La
symphonie n° 47 en sol majeur forme avec la n° 46 en si majeur et la n° 45 en fa # mineur (Les Adieux) une trilogie. Toutes les trois:
- sont composées par Joseph Haydn en
1772,
-présentent des caractères "
Sturm und Drang", violemment affirmés dans la n°45, plus discrets et localisés dans les deux autres,
-sont exceptionnellement
originales, par leur coupe (n° 45), leur tonalité (n° 45 et 46), leur langage musical (toutes les trois),
-possèdent enfin un
son spécial que je ne retrouve dans aucune autre symphonie antérieures (n° 42, 44, 43, 52) ou postérieures (n° 65, 51, 64).
La symphonie n° 47 est reliée à
Wolfgang Mozart à plus d'un titre. S'il est possible que Mozart l'ait connue en 1773-4, période où il est en contact avec plusieurs oeuvres de Haydn contemporaines (symphonies n° 44 Funèbre, quatuors opus 20 en particulier), il est certain que Mozart l'a lue ou entendue en
1783, année pendant laquelle il note les incipit de trois symphonies de Haydn: la n° 75, la n° 62 toutes deux en ré majeur et la n° 47 qui nous intéresse ici.

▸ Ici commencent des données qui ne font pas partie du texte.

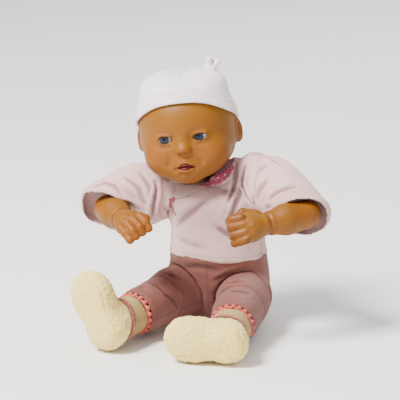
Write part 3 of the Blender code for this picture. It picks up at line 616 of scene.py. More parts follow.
def head_field(grid):
    q = (np.abs(grid.x), grid.y, grid.z)
    d = model(
        bare_head(grid.point()),
        q,
        (7.0, (0, -41.5, -37.0), (13.5, 13.8, 10.0)),
        # eye sockets and nose
        (-7.5, (EYE_X - 0.5, -56.0, EYE_Z), (11.5, 7.6, 7.0)),
        (7.0, (0, -45.5, -6.0), (0, -49.4, -16.0), 4.0, 5.0),
        (3.6, (0, -55.0, -19.5), (6.6, 5.2, 4.6)),
        (2.2, (5.0, -53.4, -21.2), (3.5, 3.7, 3.2)),
        (-1.0, (2.3, -57.4, -24.6), (2.9, -54.0, -22.6), 1.15, 0.9),
        # lids around each eyeball
        (2.4, (EYE_X, EYE_Y + 0.6, EYE_Z), (11.2, 10.0, 9.6)),
        (1.6, (EYE_X - 6.5, -49.2, EYE_Z + 4.4), (EYE_X + 7.0, -46.8, EYE_Z + 4.2), 1.9, 1.5),
        (1.8, (EYE_X - 5.5, -48.6, EYE_Z - 5.9), (EYE_X + 6.0, -46.6, EYE_Z - 5.7), 1.5, 1.2),
    )
    above, below = past_lids(q[0], q[2], 1.5)
    d = carve(d, np.maximum(np.maximum(above, below) * 0.8, q[1] + 38.0), 0.7)
    d = np.maximum(d, -ellipsoid(q, (EYE_X, EYE_Y, EYE_Z), (EYE_R + 0.5,) * 3))
    d = model(
        d,
        q,
        # groove under the nose, mounds and corners of the mouth, hollow above the chin
        (-2.2, (0, -58.2, -27.5), (0, -57.8, -33.0), 1.5, 1.9),
        (2.0, (0.0, -54.4, MOUTH_Z + 4.2), (7.6, -51.4, MOUTH_Z + 1.0), 1.9, 1.2),
        (2.0, (0.0, -53.4, MOUTH_Z - 5.2), (5.4, -51.8, MOUTH_Z - 4.0), 2.2, 1.7),
        (-3.0, (9.4, -54.2, MOUTH_Z - 1.6), (10.6, -52.6, MOUTH_Z - 3.2), 0.8, 1.0),
        (-2.8, (0, -56.0, MOUTH_Z - 10.4), (5.5, -54.2, MOUTH_Z - 9.4), 1.6, 1.1),
    )
    d = carve(d, np.maximum(lip_outline(grid.x, grid.z) - 0.3, grid.y + 38.0), 0.6)
    d = model(d, q, (-4.5, (13.0, -55.2, -23.5), (18.0, -51.8, -35.0), 0.5, 0.8))  # smile crease
    d = join(d, ear_field(q), 3.2)
    neck_hole = np.maximum(np.sqrt(grid.x**2 + grid.y**2) - 21.0, grid.z + 52.0)
    return carve(d, neck_hole, 1.5)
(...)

Le thème du premier mouvement
Allegro 4/4 est inoubliable. C'est une
marche au pas cadencé jouée par les vents auxquels répondent les cordes, schéma se répètant cinq fois. Mozart ne l'oublia pas car le thème du premier mouvement de son
concerto pour piano KV 459 en fa majeur (décembre 1784), un des plus symphoniques parmi ses 27 concertos pour piano, s'en inspire très nettement. Ce point a été relevé par Marc Vignal (1,2). Le second thème en triolets joue également sur l'alternance cordes vents et les effets sonores qui en découlent. Le développement tire sa substance des deux thèmes, la transition entre les deux parties du développement consiste en répétitions du thème initial par les vents à travers des modulations expressives.

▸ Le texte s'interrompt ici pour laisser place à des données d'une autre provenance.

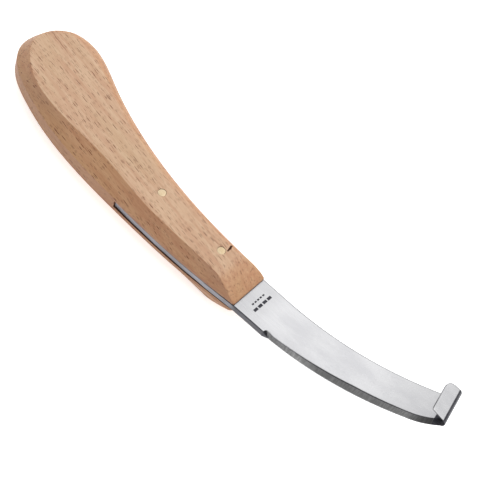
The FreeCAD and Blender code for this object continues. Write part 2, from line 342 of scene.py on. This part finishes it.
# ---- mesh helpers ----
def to_object(name, points, faces, materials, sharp_degrees, face_materials=None):
    """A mesh object in metres from points in millimetres, smooth but for edges sharper than an angle."""
    mesh = bpy.data.meshes.new(name)
    mesh.from_pydata([tuple(coordinate * MM for coordinate in point) for point in points], [], faces)
    for material in materials:
        mesh.materials.append(material)
    if face_materials:
        mesh.polygons.foreach_set("material_index", face_materials)
    piece = bpy.data.objects.new(name, mesh)
    bpy.context.scene.collection.objects.link(piece)
    smooth(piece, sharp_degrees)
    return piece


def smooth(piece, sharp_degrees):
    bm = bmesh.new()
    bm.from_mesh(piece.data)
    bmesh.ops.recalc_face_normals(bm, faces=bm.faces)
    bm.to_mesh(piece.data)
    bm.free()
    piece.data.shade_smooth()
    piece.data.set_sharp_from_angle(angle=math.radians(sharp_degrees))


def cut(piece, cutters, sharp_degrees):
    """Take the cutters away from a piece; what they cut gets their own material."""
    for cutter in cutters:
        modifier = piece.modifiers.new(cutter.name, "BOOLEAN")
        modifier.object = cutter
        modifier.operation = "DIFFERENCE"
        modifier.solver = "EXACT"
        modifier.material_mode = "TRANSFER"
    shaped = piece.evaluated_get(bpy.context.evaluated_depsgraph_get())
    mesh = bpy.data.meshes.new_from_object(shaped)
    mesh.name = piece.name
    piece.modifiers.clear()
    piece.data = mesh
    for cutter in cutters:
        bpy.data.objects.remove(cutter)
    smooth(piece, sharp_degrees)


def prism(name, outline, low, high, material):
    """A closed upright prism over an outline in plan."""
    count = len(outline)
    points = [(x, y, low) for x, y in outline] + [(x, y, high) for x, y in outline]
    faces = [tuple(range(count))[::-1], tuple(range(count, 2 * count))]
    faces += [(i, (i + 1) % count, (i + 1) % count + count, i + count) for i in range(count)]
    return to_object(name, points, faces, [material], 30.0)


def turned(name, centre, profile, count, material, wobble=0.0):
    """A solid of revolution about an upright axis; profile is (radius, z) from the bottom up.

    wobble is the share by which the outline departs from a circle.
    """
    points = []
    for radius, z in profile:
        for i in range(count):
            angle = 2.0 * math.pi * i / count
            r = radius * (1.0 + wobble * (math.sin(3.0 * angle + 0.6) + 0.6 * math.sin(5.0 * angle)))
            points.append((centre[0] + r * math.cos(angle), centre[1] + r * math.sin(angle), z))
    faces = [tuple(range(count))[::-1]]
    for row in range(len(profile) - 1):
        for i in range(count):
            a, b = row * count + i, row * count + (i + 1) % count
            faces.append((a, b, b + count, a + count))
    faces.append(tuple(range((len(profile) - 1) * count, len(profile) * count)))
    return to_object(name, points, faces, [material], 40.0)


def bezier(start, control, end, share):
    return start * (1 - share) ** 2 + control * (2 * share * (1 - share)) + end * share ** 2


# ---- rivets ----
SHANK_RADIUS, HOLE_RADIUS, HOLE_MOUTH = 1.45, 1.5, 1.66
RIVET_FLARE = 0.8            # depth of the spread end
HEAD_DOME = 0.12             # how far a head's middle stands above its rim
REAR_WOBBLE, FRONT_WOBBLE = 0.022, 0.008     # how uneven the heads' rims are


def rivet_centres():
    """Plan centre of each rivet, from the CAD model."""
    found = {}
    for node in ("rivet_rear", "rivet_front"):
        low, high = box_mm(node)
        found[node] = ((low + high) * 0.5).xy
    return found


def hole_cutter(name, centre, top, material):
    """A rivet hole through everything from Z 0 to top, wider at both mouths."""
    mouth = 0.02
    profile = [(HOLE_MOUTH, -1.0), (HOLE_MOUTH, mouth), (HOLE_RADIUS, RIVET_FLARE)]
    profile += [(HOLE_RADIUS, top - RIVET_FLARE), (HOLE_MOUTH, top - mouth), (HOLE_MOUTH, top + 1.0)]
    return turned(name, centre, profile, 40, material)


def add_rivets(brass):
    for node, centre in rivet_centres().items():
        low, high = box_mm(node)
        head = (high.x - low.x) / 2.0
        bottom = [(head * share, low.z + HEAD_DOME * share ** 2) for share in (0.3, 0.6, 0.85)]
        side = [(head, low.z + 0.3), (SHANK_RADIUS, low.z + RIVET_FLARE),
                (SHANK_RADIUS, high.z - RIVET_FLARE), (head, high.z - 0.3)]
        top = [(head * share, high.z - HEAD_DOME * share ** 2) for share in (0.97, 0.85, 0.6, 0.3)]
        profile = bottom + side + top
        wobble = REAR_WOBBLE if node == "rivet_rear" else FRONT_WOBBLE
        piece = turned(node + "_brass", centre, profile, 40, brass, -wobble)
        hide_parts(node)
        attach(piece, "root")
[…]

Le même passage avec les mêmes harmonies assure la transition du développement vers la réexposition dans le concerto KV 459 de Mozart. Lors de la réexposition le thème initial ainsi que les oppositions cordes vents se répétant cinq fois sont transposées en sol mineur ce qui en change complètement le sens. La palette des couleurs et des sons est d'une variété et d'une richesse absolument uniques dans ce merveilleux premier mouvement.
Haydn nous gratifie ensuite d'un
sublime poco Adagio qui commence par un thème magnifique au sentiment presque religieux présenté d'abord par les violons puis par les basses. Suivent ensuite quatre variations basées sur le même principe: le thème reste solidement ancré d'abord aux basses puis aux violons tel un
cantus firmus et l'accompagnement est variable. Dans la première variation l'accompagnement consiste en arabesques syncopées des violons richement accompagnées par les vents. Les arabesque passent esuite aux basses. Dans les deuxième et troisièms variations l'accompagnement consiste en triolets de doubles croches, puis en figurations variées plus ou moins syncopées. La dernière variation met en jeu cordes et vents unis, la
sonorité somptueuse évoque un choeur et ce sublime mouvement se termine par un rappel du début du thème
pianissimo.
Du menuetto et trio il a déjà été question dans la sonate pour piano n°41 (HobXVI.26) composée l'année suivante où ce menuet fait office de finale (3). J'avoue avoir un peu de mal à comprendre ce mouvement de structure palindromique. Cette symphonie est parfois appelée Palindrome (4).
Le
presto assai final est uns structure sonate de grande dimension. Il débute par un thème très original exposé deux fois. Ce thème est suivi d'un passage très "
Sturm und Drang" en ré mineur dont Marc Vignal a noté la parenté avec le début (premier tutti orchestral) du concerto pour piano en ré mineur KV 466 de Mozart (1). Ce passage plus véhément que jamais intervient dans le développement et encore une fois lors de la réexposition. Ce mouvement comme d'ailleurs le premier est construit autour d'une
alternance entre modes mineur et majeur, entre obscurité et lumière et c'est cette dernière qui triomphe dans la conclusion. Pour des raisons mystérieuses cette symphonie me fait penser à la 3ème symphonie en sol mineur d'
Albert Roussel.
(1) Marc Vignal, Joseph Haydn, Fayard, 1988.
(2) Marc Vignal, Haydn et Mozart, Fayard, 2001.
(3)
https://haydn.aforumfree.com/sonates-pour-piano-f3/sonate-n-41-en-la-majeur-hobxvi26-gnial-1er-mouvement-t103.htm(4) Palindrome: mot ou groupe de mots que l'on peut lire dans les deux sens. En biologie: caractère de certaines séquences d'ADN autocomplémentaires susceptibles de former une épingle à cheveu.